The Holy Black Land
Das Heilige Schwarze Land
Within the Israeli population, difference is constituted by the Ashkenazi, from Central and Eastern Europe and the Sephardim from the Mediterranean region. Within this congregation the black Falasha Jews from Ethiopia are both excluded and further alienated. The black minority is excluded. A cinematic inventory.
2-channel video by Nira Pereg , Israel 2004/5, 5.06 min, French/English OV
A split screen: to the left, images of Tel Aviv, to the right, the face of Jean Michel Bolima Amesi, a political refugee from the Congo. Michel’s memories of his hometown, Kinshasa, accompany the camera on its journey through Tel Aviv in such a way that times and places flow into one another.
Documentary by Ziv Even Tsur, Israel 2005, 75 min, English subtitles
At Eshbal boarding school - on a hill in Galilee - young socially committed kibbutz inhabitants meet young people from Ethiopia whom no other institution wants to take on. Israel’s Ethiopian community, which is still very young, is considered a ‘high-risk’ group which shows all the symptoms of impoverishment and marginalisation that lead to alcohol and drugs abuse. However, as boarding-school life shows, these young people - like the kibbutz dwellers, too - are trying to find a place in Israeli society: each in their own way.
James' journey to Jerusalem
Feature fim by Ra'anan Alexandrowicz , Israel 2003, 90 min, English subtitles
In the imaginary village of Entshongweni, very far from western civilization, the young James is chosen to undertake a mission - a pilgrimage to holy Jerusalem. But Israel is no longer the Holy Land that James and his people imagined. At the airport, James is suspected of trying to infiltrate the country in order to work illegally. He is jailed and destined for deportation. Inside the dark cell, as James prays to God to allow him to complete his mission, a miracle occurs. A mysterious stranger posts bail for him. But it soon becomes clear that James' freedom has come at a price - his savior is a manpower agent, who rescues illegal migrant workers in exchange for employing them in hard labor jobs. From then on, James' journey to Jerusalem turns into an unpredictable journey through the cruel heart of our economic system. With good teachers, a bit of luck and some lateral thinking, James learns the tricks of the game and plays it towards an inevitable end.

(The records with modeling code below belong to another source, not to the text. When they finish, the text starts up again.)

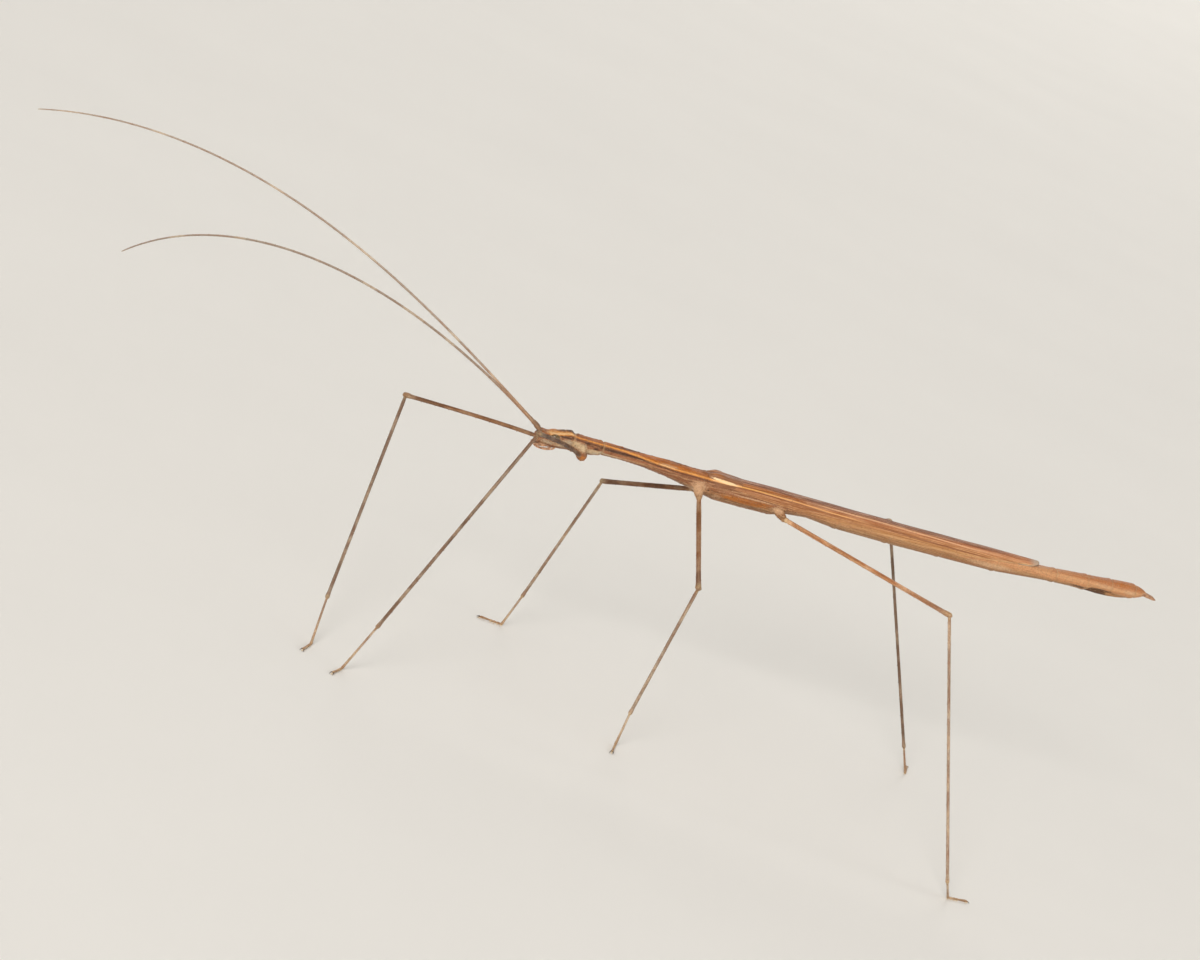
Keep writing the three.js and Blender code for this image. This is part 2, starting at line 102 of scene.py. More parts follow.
# Soft patches of paint on the skin: station, height, half length, half height, strength.
WARM_PATCHES = [
    (10.5, 1.50, 3.2, 0.26, 0.7), (13.8, 1.32, 3.0, 0.24, 1.0), (18.4, 1.12, 2.4, 0.22, 0.8),
    (26.2, -0.72, 3.0, 0.34, 1.0), (24.8, -0.9, 1.2, 0.22, 0.6), (28.6, -0.5, 1.6, 0.25, 0.6),
    (6.1, -0.75, 0.7, 0.40, 1.0), (3.0, 1.56, 1.4, 0.14, 0.6), (70.4, 0.7, 3.0, 0.5, 0.25),
    (75.6, 0.9, 1.2, 0.35, 0.5),
]
PALE_PATCHES = [
    (1.5, 0.10, 1.2, 0.34, 0.62), (3.0, 0.10, 1.2, 0.36, 0.60), (1.2, -0.30, 0.8, 0.2, 0.5),
    (4.2, 1.76, 0.28, 0.30, 0.9), (3.9, 0.70, 0.9, 0.42, 0.7), (4.9, 0.62, 1.0, 0.42, 0.9),
    (5.7, 0.50, 0.6, 0.50, 0.8), (7.0, 0.26, 0.9, 0.34, 1.0), (7.9, 0.40, 0.5, 0.22, 0.9),
    (9.8, 0.34, 2.4, 0.15, 0.8), (16.3, 0.94, 1.3, 0.15, 1.0), (20.5, -0.60, 1.0, 0.85, 1.0),
    (22.9, -0.95, 0.8, 0.55, 0.5), (27.5, -1.40, 4.6, 0.20, 0.2), (27.0, -0.16, 3.4, 0.09, 0.8),
    (30.6, -0.75, 0.9, 0.50, 0.8), (39.0, -0.95, 5.5, 0.40, 0.26), (49.5, -1.05, 5.5, 0.40, 0.22),
    (58.5, -0.80, 3.4, 0.36, 0.8), (73.2, 0.20, 1.6, 0.34, 0.6), (76.6, 0.20, 1.2, 0.34, 0.7),
    (78.6, 0.3, 0.5, 0.3, 0.8),
]
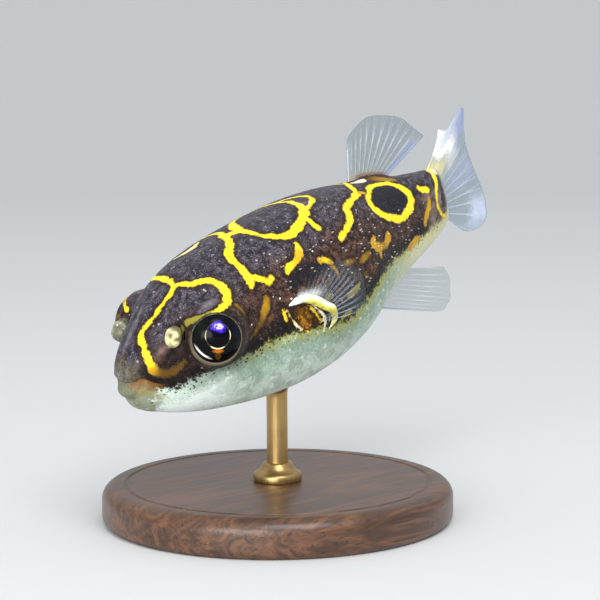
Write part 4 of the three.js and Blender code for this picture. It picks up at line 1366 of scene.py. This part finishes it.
# White, ice and blue are painted highlights; cream and lime are the fins' own tints.
finHighlightsAndTints = {"white": colour(250, 251, 252), "blue": colour(166, 180, 232), "ice": colour(214, 224, 246),
            "cream": colour(238, 230, 168), "lime": colour(188, 188, 86)}
clearFin = {
    "rays": 11,
    "sunk": -0.1,  # the rays start this share of their length inside the body
    "rayWidth": 0.1,
    "rayEnd": 0.35,  # how much of a ray still shows at its tip
    "joints": 22,
    "web": colour(112, 130, 136),
    "webShade": colour(84, 104, 110),
    "ray": colour(214, 224, 228),
    "webAlpha": 0.3,
    "rayAlpha": 0.72,
    "root": colour(170, 150, 110),
    "rootFade": 0.14,
    "rootAlpha": 0.7,
    "frontFade": 0.0,
}
# A patch lies between two shares of the fin's width and two of its length, with a strength and a colour. The
# white, ice and blue ones are painted highlights where light catches the rays and edges; the cream and lime
# ones are the fins' own tints.
finLooks = {
    "dorsal": {**clearFin, "rays": 12, "root": colour(140, 96, 52),
               "patches": [(-0.1, 0.03, -0.1, 0.85, 0.9, "ice"), (0.93, 1.1, -0.1, 0.85, 0.6, "blue"),
                           (-0.1, 0.2, -0.1, 0.06, 0.6, "cream")]},
    "anal": {**clearFin, "rays": 10, "webAlpha": 0.2, "rayAlpha": 0.36, "root": colour(190, 204, 190),
             "patches": [(-0.1, 0.04, -0.1, 0.7, 0.5, "blue")]},
    "tail": {**clearFin, "webAlpha": 0.42, "rayAlpha": 0.56, "web": colour(118, 142, 152),
             "webShade": colour(146, 168, 186), "root": colour(196, 204, 180), "rootFade": 0.16,
             "patches": [(0.12, 0.26, 0.62, 1.2, 0.7, "blue"), (-0.2, 0.3, 0.34, 0.66, 1.0, "white"),
                         (-0.2, 0.1, 0.5, 1.4, 1.0, "white"), (-0.3, 0.25, -0.4, 0.34, 0.95, "cream"),
                         (0.38, 0.62, 0.3, 1.0, 0.4, "blue"), (0.76, 0.96, 0.62, 1.2, 0.92, "ice")]},
    "pectoral": {**clearFin, "rays": 17, "sunk": -0.4, "joints": 7, "ray": colour(184, 196, 216),
                 "webAlpha": 0.07, "rayAlpha": 0.5, "rayWidth": 0.13, "rayEnd": 0.1, "frontFade": 0.9,
                 "root": colour(240, 236, 200), "rootFade": 0.2, "rootAlpha": 0.9,
                 "patches": [(-0.1, 0.42, -0.1, 0.4, 0.8, "white"), (0.5, 0.62, 0.0, 0.34, 0.6, "lime")]},
}
finPaints = {name: makeFinPaint("clear " + name + " fin", look) for name, look in finLooks.items()}
for kind, surface in {"dorsal": dorsalSurface, "anal": analSurface, "tail": tailSurface}.items():
    makeFin(kind + "_web", kind + "_fin", surface, kind)
for label, side in sides.items():
    makeFin("pectoral_web_" + label, "pectoral_fin_" + label, pectoralSurface(side), "pectoral")
print("fins")

# The fleshy root of each pectoral fin: a tapered roll along the back of the gill opening. Its line gives
# station, angle, radius and how far its middle stands off the skin.
rollShape = {
    "line": [(20.5, 78.5, 0.08, 0.05), (21.2, 77.5, 0.34, 0.2), (22.1, 77, 0.54, 0.32), (23, 79, 0.6, 0.38),
             (24, 83, 0.62, 0.4), (25, 88.5, 0.6, 0.4), (25.9, 94, 0.56, 0.34), (26.6, 100, 0.48, 0.28),
             (26.8, 105.5, 0.36, 0.18), (26.3, 110, 0.18, 0.0), (25.8, 112, 0.06, -0.05)],
    "sides": 28,
    "steps": 12,
    "ripple": 0.035,
}


def makeRoll(label, side):
    line = smoothCurve(rollShape["line"], rollShape["steps"])
    count = len(line)
    deselectAll()
    bpy.ops.mesh.primitive_cylinder_add(vertices=rollShape["sides"], radius=1, depth=1,
                                        end_fill_type="TRIFAN")
    roll = bpy.context.object
    roll.name = roll.data.name = "pectoral_roll_" + label
    editAll()
    for step in range(1, count - 1):  # rings along it
        bpy.ops.mesh.select_all(action="SELECT")
        bpy.ops.mesh.bisect(plane_co=(0, 0, step / (count - 1) - 0.5), plane_no=(0, 0, 1))
    leaveEdit()
    flat = getPoints(roll)
    share = flat[:, 2] + 0.5
    at = share * (count - 1)
    knots = np.array([onSkin(row[0], -side * row[1]) for row in line])
    outward = unit(np.array([skinTree.find_nearest(Vector(knot))[1] for knot in knots]))
    knots = knots + outward * line[:, 3:4]
    forward = unit(np.gradient(knots, axis=0))
    outward = unit(outward - forward * (outward * forward).sum(1)[:, None])
    sideways = np.cross(forward, outward)

    def pick(rows):
        return np.stack([np.interp(at, np.arange(count), column) for column in rows.T], -1)

    turn = np.arctan2(flat[:, 1], flat[:, 0])
    inside = np.hypot(flat[:, 0], flat[:, 1])
    ripple = rollShape["ripple"] * np.sin(turn * 5 + share * 21)
    wide = pick(line[:, 2:3]) * (1 + ripple[:, None]) * inside[:, None]
    points = pick(knots) + pick(outward) * np.cos(turn)[:, None] * wide
    points += pick(sideways) * np.sin(turn)[:, None] * wide
    setPoints(roll, toWorld(points))
    activate(roll)
    editAll()
    bpy.ops.mesh.normals_make_consistent(inside=False)
    leaveEdit()
    roll.data.shade_smooth()
    storeValues(roll, "alongRoll", share)
    storeValues(roll, "roundRoll", np.sin(turn) * inside * side)
    roll.data.materials.append(rollPaint)
    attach(roll, "root")


def makeRollPaint():
    paint = startPaint("cream fin root")
    point = objectPoint()
    fine = noise(point, 0.28, 3)
    coarse = noise(point, 0.9, 3)
    far = attribute("alongRoll")
    inner = attribute("roundRoll")
    stripes = addNode("TexWave", {"bands_direction": "DIAGONAL"},
                      {"Vector": point, "Scale": 900.0, "Distortion": 3.0, "Detail": 2.0}).outputs["Fac"]
    base = coats(
        colour(250, 251, 250),
        (colour(236, 228, 92), band(total(far, spread(coarse, -0.1, 0.1)), 0.14, 0.34)),
        (colour(250, 250, 240), band(inner, -0.05, 0.5), band(far, 0.8, 0.55), 0.85),
        (colour(232, 230, 180), band(far, 0.6, 0.95)),
        (colour(126, 116, 60), band(stripes, 0.6, 0.9), band(inner, 0.2, -0.5), 0.35),
        (colour(252, 250, 236), band(fine, 0.58, 0.74), 0.5),
        (colour(150, 140, 70), band(fine, 0.4, 0.28), 0.45))
    return finishPaint(paint, {"Base Color": base, "Roughness": spread(fine, 0.25, 0.5)},
                       total(fine, stripes), 0.03)


rollPaint = makeRollPaint()
for label, side in sides.items():
    makeRoll(label, side)
print("fin roots")

# The display stand: turned pieces, whose profiles are heights and radii
standShape = {
    "sides": 160,
    "sink": 0.12,  # the rod's top enters the skin this far
    "smooth": 38,  # edges sharper than this stay sharp
    "base": [(0, 0), (0, 22.2), (0.12, 22.4), (0.35, 22.62), (0.6, 22.85), (0.9, 22.97), (1.3, 23),
             (3.1, 23)],
    "baseRadius": 23,
    "baseEdge": 1.8,  # the radius of its rounded upper edge
    "baseTop": 5,
    "bead": [(5, 20.2), (4.86, 20.1), (4.8, 19.9), (4.86, 19.7), (5, 19.6), (5, 1.7)],
    "ferrule": [(5, 0), (5, 3.0), (5.1, 3.15), (5.3, 3.2), (5.9, 3.2), (6.1, 3.1), (6.25, 2.85), (6.5, 2.45),
                (6.9, 2.1), (7.3, 1.95), (7.45, 1.85), (7.5, 1.7), (7.5, 1.4)],
    "rod": [(2.4, 0), (2.4, 1.38), (5, 1.38), (12, 1.38), (16, 1.38), (17, 1.4), (18, 1.52), (18.6, 1.72),
            (19, 1.95), (19.2, 2.0)],
    "padFoot": 16.5,  # above this height the rod's top follows the belly
}


def turnPiece(name, node, profile, paint):  # a disc extruded up its profile
    middle = boxMiddle(node)
    deselectAll()
    height, radius = profile[1]
    bpy.ops.mesh.primitive_circle_add(vertices=standShape["sides"], radius=radius * mm, fill_type="TRIFAN",
                                      location=(middle[0], middle[1], height * mm))
    piece = bpy.context.object
    piece.name = piece.data.name = name
    editAll()
    for nextHeight, nextRadius in profile[2:]:
        bpy.ops.mesh.extrude_region_move(TRANSFORM_OT_translate={"value": (0, 0, (nextHeight - height) * mm)})
        share = nextRadius / radius
        top = (middle[0], middle[1], nextHeight * mm)
        bpy.ops.transform.resize(value=(share, share, 1), center_override=top)
        height, radius = nextHeight, nextRadius
    bpy.ops.mesh.select_all(action="SELECT")
    bpy.ops.mesh.normals_make_consistent(inside=False)
    leaveEdit()
    bpy.ops.object.transform_apply(location=True, rotation=True, scale=True)
    piece.data.shade_smooth()
    bpy.ops.object.shade_smooth_by_angle(angle=math.radians(standShape["smooth"]))
    piece.data.materials.append(paint)
    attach(piece, "root")
    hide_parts(node)
    return piece


def makeWood():
    wood = startPaint("waxed dark wood")
    point = objectPoint((0.14, 1, 1))
    rings = noise(point, 2.6, 5, 0.62, 1.4)
    pores = noise(objectPoint((0.04, 1, 1)), 0.4, 3)
    base = layer(colour(66, 42, 28), colour(112, 74, 48), band(rings, 0.36, 0.66))
    base = layer(base, colour(38, 24, 17), band(pores, 0.56, 0.7), 0.8)
    return finishPaint(wood, {
        "Base Color": base,
        "Roughness": spread(rings, 0.3, 0.5),
        "Coat Weight": 0.25,
        "Coat Roughness": 0.25,
    }, pores, 0.03)


def makeBrass():
    brass = startPaint("brushed brass")
    brush = noise(objectPoint((1, 1, 0.05)), 0.22, 3)
    tarnish = noise(objectPoint(), 5, 3)
    base = layer(colour(158, 126, 76), colour(196, 166, 112), brush)
    base = layer(base, colour(128, 100, 62), band(tarnish, 0.5, 0.75), 0.5)
    sockets = {"Base Color": base, "Roughness": spread(brush, 0.26, 0.44), "Metallic": 1.0}
    return finishPaint(brass, sockets, brush, 0.01)


def makeStand():
    wood, brass = makeWood(), makeBrass()
    edge = standShape["baseEdge"]
    rounded = []
    for turn in np.radians(range(10, 91, 10)):
        rounded.append((standShape["baseTop"] - edge * (1 - math.sin(turn)),
                        standShape["baseRadius"] - edge * (1 - math.cos(turn))))
    turnPiece("turned_base", "stand_base", standShape["base"] + rounded + standShape["bead"], wood)
    turnPiece("turned_ferrule", "stand_ferrule", standShape["ferrule"], brass)
    rod = turnPiece("turned_rod", "stand_rod", standShape["rod"], brass)
    points = getPoints(rod) / mm
    foot, top = standShape["padFoot"], standShape["rod"][-1][0]
    upward = Vector(fishTurn.T @ np.array([0, 0, 1.0]))
    for index in np.flatnonzero(points[:, 2] > foot):
        spot = np.array([*points[index, :2], standShape["baseTop"] + 1])  # under the fish, looking up
        hit = skinTree.ray_cast(Vector((spot - fishOrigin) @ fishTurn), upward)[0]
        belly = (fishTurn @ np.array(hit) + fishOrigin)[2] + standShape["sink"]
        points[index, 2] = foot + (points[index, 2] - foot) * (belly - foot) / (top - foot)
    setPoints(rod, points * mm)


makeStand()
print("stand")

# The camera, the lights and the floor
view = {
    "toCamera": (-0.6027, -0.73, 0.3224),
    "up": (0.3991, 0.0742, 0.9139),
    "distance": 252,  # from the fish's middle
    "lens": 115.37,
    "shift": (0.0092, -0.031),
    "clip": (0.01, 20),
}


def makeCamera():
    back = Vector(fishTurn @ np.array(view["toCamera"])).normalized()
    up = Vector(fishTurn @ np.array(view["up"]))
    right = up.cross(back).normalized()
    up = back.cross(right)
    camera = addPiece("camera", bpy.data.cameras.new("camera"))
    turn = Matrix((right, up, back)).transposed().to_4x4()
    spot = Vector(toWorld(np.zeros(3))) + back * view["distance"] * mm
    camera.matrix_world = Matrix.Translation(spot) @ turn
    camera.data.lens = view["lens"]
    camera.data.shift_x, camera.data.shift_y = view["shift"]
    camera.data.clip_start, camera.data.clip_end = view["clip"]
    bpy.context.scene.camera = camera


studio = {
    "floor": (0.68, 0.69, 0.69, 1),
    "flatRadius": 0.7,  # the floor is flat out to here, then sweeps up
    "sweep": 0.9,
    "sweepSteps": 14,
    "sky": (0.93, 0.96, 1.0, 1),
    "skyStrength": 0.88,
    "key": {"spot": (-0.2, -0.38, 0.5), "size": 0.4, "power": 2.4},
    "fill": {"spot": (-0.5, -0.22, 0.06), "size": 0.4, "power": 3.0},
    "target": (0, 0, 0.03),
}


def addLight(name, look):
    light = addPiece(name, bpy.data.lights.new(name, "AREA"))
    light.data.shape = "DISK"
    light.data.size = look["size"]
    light.data.energy = look["power"]
    light.location = look["spot"]
    aim = Vector(studio["target"]) - Vector(look["spot"])
    light.rotation_euler = aim.to_track_quat("-Z", "Y").to_euler()


def makeStudio():
    deselectAll()
    radius, height = studio["flatRadius"], 0.0
    bpy.ops.mesh.primitive_circle_add(vertices=96, radius=radius, fill_type="TRIFAN", location=(0, 0, 0))
    floor = bpy.context.object
    floor.name = "floor"
    editAll()
    bpy.ops.mesh.select_mode(type="EDGE")
    bpy.ops.mesh.select_all(action="DESELECT")
    bpy.ops.mesh.select_non_manifold()
    for step in range(1, studio["sweepSteps"] + 1):  # the floor's rim swept up into a wall all round
        turn = math.pi / 2 * step / studio["sweepSteps"]
        nextRadius = studio["flatRadius"] + studio["sweep"] * math.sin(turn)
        nextHeight = studio["sweep"] * (1 - math.cos(turn))
        bpy.ops.mesh.extrude_edges_move(TRANSFORM_OT_translate={"value": (0, 0, nextHeight - height)})
        share = nextRadius / radius
        bpy.ops.transform.resize(value=(share, share, 1), center_override=(0, 0, nextHeight))
        radius, height = nextRadius, nextHeight
    bpy.ops.mesh.select_mode(type="VERT")
    leaveEdit()
    floor.data.shade_smooth()
    looks = {"Base Color": studio["floor"], "Roughness": 0.9, "Specular IOR Level": 0.1}
    floor.data.materials.append(finishPaint(startPaint("pale floor"), looks))
    world = bpy.data.worlds.new("studio")
    world.use_nodes = True
    world.node_tree.nodes["Background"].inputs["Color"].default_value = studio["sky"]
    world.node_tree.nodes["Background"].inputs["Strength"].default_value = studio["skyStrength"]
    bpy.context.scene.world = world
    bpy.context.scene.view_settings.view_transform = "Standard"
    addLight("key", studio["key"])
    addLight("fill", studio["fill"])


makeCamera()
makeStudio()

Nira Pereg, artist, born in Tel Aviv in 1969, lives and works in Israel and Germany. Nira Pereg first studied at the Academy of Art and Science at the Cooper Union Institute in New York and later at the Bezalel Academy of Art and Design in Jerusalem. Nira Pereg has exhibited works at the international video-art biennales in Tel Aviv (2002) and Lisbon (2003), as well as at the 1st TransChina Video Festival in Beijing (2003). This year, her works are being shown in exhibitions at the Tokyo Gallery (Tokyo), the Israel Center of Digital Art (Holon) and the transmediale 05 in Berlin. Nira Pereg currently holds a guest professorship at the ZKM (centre for art and media), Karlsruhe.
Ra’aan Alexandrowicz, director, born in Jerusalem in 1968. From 1991 to 1996, he studied film at the Sam Spiegel Film and Television School in Jerusalem. He has directed music videos and produced a number of documentaries, including the highly acclaimed documentary The Inner Tour (2001). In 2003, he made his first feature film: James’ journey to Jerusalem.